Modeling code records:
***
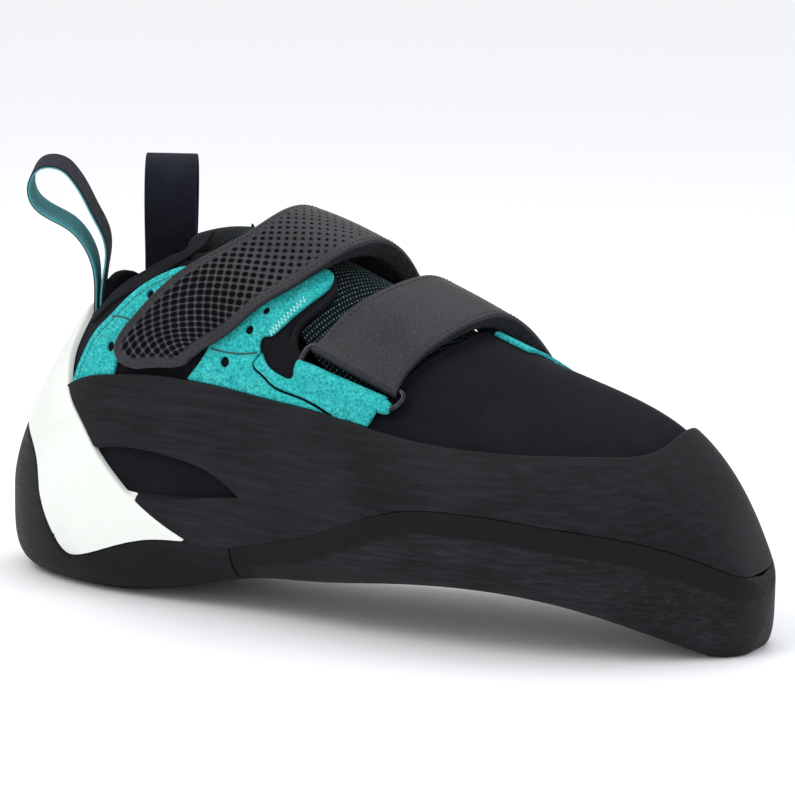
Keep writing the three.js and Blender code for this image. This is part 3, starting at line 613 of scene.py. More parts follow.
def sheet_solid(name, top, bottom, material, uv=None, inner=None, is_open=None, rim=None):
    """A closed sheet between two grids of points. is_open says which rows have side walls."""
    rows, columns = top.shape[:2]
    count = rows * columns
    at = np.arange(count).reshape(rows, columns)
    rows -= 1
    faces = []
    inner_faces = []
    for r in range(rows):
        for c in range(columns - 1):
            faces.append((at[r, c], at[r + 1, c], at[r + 1, c + 1], at[r, c + 1]))
    for r in range(rows):
        for c in range(columns - 1):
            inner_faces.append(len(faces))
            faces.append((at[r, c + 1] + count, at[r + 1, c + 1] + count,
                          at[r + 1, c] + count, at[r, c] + count))
    for r in range(rows):
        if is_open is None or is_open[r]:
            faces.append((at[r, 0], at[r, 0] + count, at[r + 1, 0] + count, at[r + 1, 0]))
            end = columns - 1
            faces.append((at[r, end], at[r + 1, end], at[r + 1, end] + count, at[r, end] + count))
    for c in range(columns - 1):
        faces.append((at[0, c], at[0, c + 1], at[0, c + 1] + count, at[0, c] + count))
        faces.append((at[rows, c + 1], at[rows, c], at[rows, c] + count, at[rows, c + 1] + count))
    points = np.concatenate([top.reshape(-1, 3), bottom.reshape(-1, 3)])
    both = None if uv is None else np.concatenate([uv.reshape(-1, 2), uv.reshape(-1, 2)])
    second = None if inner is None else (inner, inner_faces)
    mark = None if rim is None else np.concatenate([rim.ravel(), rim.ravel()])
    return finish_mesh(name, points, faces, material, both, second, mark)


def ring_faces(rows, sides, is_loop=False):
    """Faces between rings of points, row by row. Open rows get a face at each end."""
    faces = []
    for r in range(rows if is_loop else rows - 1):
        after = (r + 1) % rows
        for c in range(sides):
            d = (c + 1) % sides
            faces.append((r * sides + c, r * sides + d, after * sides + d, after * sides + c))
    if not is_loop:
        faces.append(tuple(range(sides))[::-1])
        faces.append(tuple(range((rows - 1) * sides, rows * sides)))
    return faces


def tube(name, path, radius, material, is_loop=False, sides=12):
    """A round rod along points."""
    path = np.asarray(path, float)
    count = len(path)
    if is_loop:
        way = np.roll(path, -1, axis=0) - np.roll(path, 1, axis=0)
    else:
        way = np.gradient(path, axis=0)
    way /= np.linalg.norm(way, axis=1, keepdims=True)
    side = np.array([0.3, 0.2, 1.0])
    rings = []
    for i in range(count):
        side = side - way[i] * (side @ way[i])
        side /= np.linalg.norm(side)
        up = np.cross(way[i], side)
        turn = 2 * math.pi * np.arange(sides) / sides
        rings.append(path[i] + radius * (np.cos(turn)[:, None] * side + np.sin(turn)[:, None] * up))
    points = np.concatenate(rings)
    return finish_mesh(name, points, ring_faces(count, sides, is_loop), material)


def cut(piece, tool):
    """Takes the tool's solid out of a piece."""
    change = piece.modifiers.new("cut", "BOOLEAN")
    change.object = tool
    change.operation = "DIFFERENCE"
    change.solver = "EXACT"
    bpy.context.view_layer.update()
    result = bpy.data.meshes.new_from_object(piece.evaluated_get(bpy.context.evaluated_depsgraph_get()))
    piece.modifiers.clear()
    piece.data = result
    bpy.data.objects.remove(tool)


def prism(name, outline, axis, start, end):
    """A straight block with an outline in the side view or in plan."""
    outline = np.asarray(outline, float)
    if area_of(outline) < 0:
        outline = outline[::-1]
    count = len(outline)
    points = []
    for depth in (start, end):
        for a, b in outline:
            points.append((a, depth, b) if axis == "y" else (a, b, depth))
    faces = [tuple(range(count)), tuple(range(count, 2 * count))[::-1]]
    faces += [(i, (i + 1) % count, (i + 1) % count + count, i + count) for i in range(count)]
    return finish_mesh(name, points, faces, None, is_smooth=False)


# Finishes

def linear(colour):
    """Scene colour of a colour that is written as shares of red, green and blue out of 255."""
    values = [c / 255 for c in colour]
    return tuple([v / 12.92 if v <= 0.04045 else ((v + 0.055) / 1.055) ** 2.4 for v in values] + [1.0])


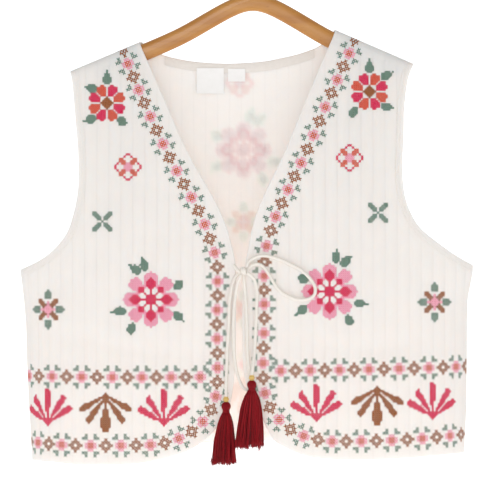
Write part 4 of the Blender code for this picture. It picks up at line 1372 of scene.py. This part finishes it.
knot, wind = tie["knot"], tie["wound"]
middle = frontFace(knot["x"], knot["z"], knot["halfY"] + cut["seamGap"])
stub = frontFace(tie["stub"]["x"], tie["stub"]["z"], tie["onCloth"])
turns = np.linspace(*wind["turns"], 90) * math.tau
wound = np.column_stack([middle[0] + np.interp(turns, (turns[0], turns[-1]), wind["x"]),
                         middle[1] + (knot["halfY"] - wind["lessY"]) * np.cos(turns),
                         middle[2] + (knot["halfZ"] - wind["lessZ"]) * np.sin(turns)])
lead = np.linspace(stub, wound[0], 12)[:-1]
knotLine = smoothLine(np.vstack([lead[::3], wound[4::4]]), wind["step"])
knotPiece = addRope("knot_wound", knotLine, wind["radius"], 14)
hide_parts("bow_knot")


# Beads and tassels at the ends of the tails
bead = {
    "radius": 0.0036,
    "high": 0.0056,
    "hole": 0.0017,
    "rim": {"wider": 0.0005, "thick": 0.00042, "at": 0.47},
    "flute": {"wall": 0.00016, "deep": 0.00034},
}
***
What you will do: Only the lines from the one containing "Write part 4" to the end of the data should be printed, exactly as they stand.

Exercise solution:
Write part 4 of the Blender code for this picture. It picks up at line 1372 of scene.py. This part finishes it.
knot, wind = tie["knot"], tie["wound"]
middle = frontFace(knot["x"], knot["z"], knot["halfY"] + cut["seamGap"])
stub = frontFace(tie["stub"]["x"], tie["stub"]["z"], tie["onCloth"])
turns = np.linspace(*wind["turns"], 90) * math.tau
wound = np.column_stack([middle[0] + np.interp(turns, (turns[0], turns[-1]), wind["x"]),
                         middle[1] + (knot["halfY"] - wind["lessY"]) * np.cos(turns),
                         middle[2] + (knot["halfZ"] - wind["lessZ"]) * np.sin(turns)])
lead = np.linspace(stub, wound[0], 12)[:-1]
knotLine = smoothLine(np.vstack([lead[::3], wound[4::4]]), wind["step"])
knotPiece = addRope("knot_wound", knotLine, wind["radius"], 14)
hide_parts("bow_knot")


# Beads and tassels at the ends of the tails
bead = {
    "radius": 0.0036,
    "high": 0.0056,
    "hole": 0.0017,
    "rim": {"wider": 0.0005, "thick": 0.00042, "at": 0.47},
    "flute": {"wall": 0.00016, "deep": 0.00034},
}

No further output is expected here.